После самосожжения Грачевского за недосмотр был уволен смотритель Соколов. «Его бессердечие, злость и садизм были удивительны даже для тюремщика — он любил свое дело — гнусное ремесло бездушного палача».

Сохранить себя в этих условиях — значило вести борьбу. Борьбу за прогулки, за книги...

В 1889 году, по предложению Фигнер, после того как были отняты книги, привезенные заключенными, узники Шлиссельбурга объявили голодовку. Однако никто не мог довести голодовку до конца, кроме Фигнер. «Мартынов, человек здоровый и сильный, не выдержал с самого начала и уже на третий день стал есть. Я в своей строгости прекратила с ним всякие отношения»,— писала Фигнер в своих мемуарах. Наконец, Фигнер осталась одна и была бесконечно разочарована тем, что у ее товарищей-революционеров не хватило сил и воли довести протест до конца: сильные люди и должны быть сильными. И, однако, они говорили — и не сделали. Это было жгучее разочарование и переполняло ее необузданным гневом: «Казалось, я ненавижу всех. У меня оставались в жизни только они, эти товарищи, и эти товарищи, изменившие себе, теперь являлись для меня чужими. Я верила в их стойкость, в их непреклонную волю и теперь видела перед собой не сплоченный коллектив, который я себе представляла, а распыленных личностей, слабых, не стойких, могущих отступать, как отступают обыкновенные люди». Фигнер перестала голодать только после того, как двое товарищей заявили, что покончат с собой, если она умрет от голода. Но и в стенах чудовищной тюрьмы были человеческие отношения.

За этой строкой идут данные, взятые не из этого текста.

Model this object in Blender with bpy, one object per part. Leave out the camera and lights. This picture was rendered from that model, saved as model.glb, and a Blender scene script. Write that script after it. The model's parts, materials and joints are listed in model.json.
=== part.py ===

Навсегда прощаясь перед заключением в крепость с матерью, Вера получила от нее образок «Нечаянные радости». «Нечаянной радостью» Шлиссельбурга стала для Веры Фигнер дружба с Людмилой Волкенштейн: они были в крепости единственными женщинами. Когда узникам впервые разрешили дать бумагу, Вера стала писать стихи. Спустя много лет она описала эту радость иметь перед собой белый бумажный листик: «Обыкновенно люди не ценят ни здоровья, ни света, пока не лишаются их; не ценят и бумагу, которая в обыкновенной жизни всегда под рукой».

В свои именины Вера получила однажды стихотворное послание от Германа Лопатина:

Пусть ты под сводом могилы адской погребена,
Но ты и здесь любовью братской окружена...

Каждый год умирали товарищи. Лишь в 1901 году в Шлиссельбурге появился новый заключенный — студент Карпович, который стрелял в министра народного просвещения Боголенова, отдававшего студентов за университетские беспорядки в солдаты. Из его рассказов народовольцы поняли, что в России близка революция.

13 января 1903 года Фигнер объявили, что «государь император, внемля мольбам матери... высочайше повелел заменить каторгу без срока двадцатилетней». Срок ее кончался 28 сентября 1904 года. Первым чувством, охватившим Веру, было негодование: почему мать нарушила свое обещание не просить царя о пощаде для дочери? Через три дня пришло скорбное и объясняющее все письмо матери, где она прощалась: уже два раза ей делали операцию (рака — приписали сестры), три месяца она не встает с постели.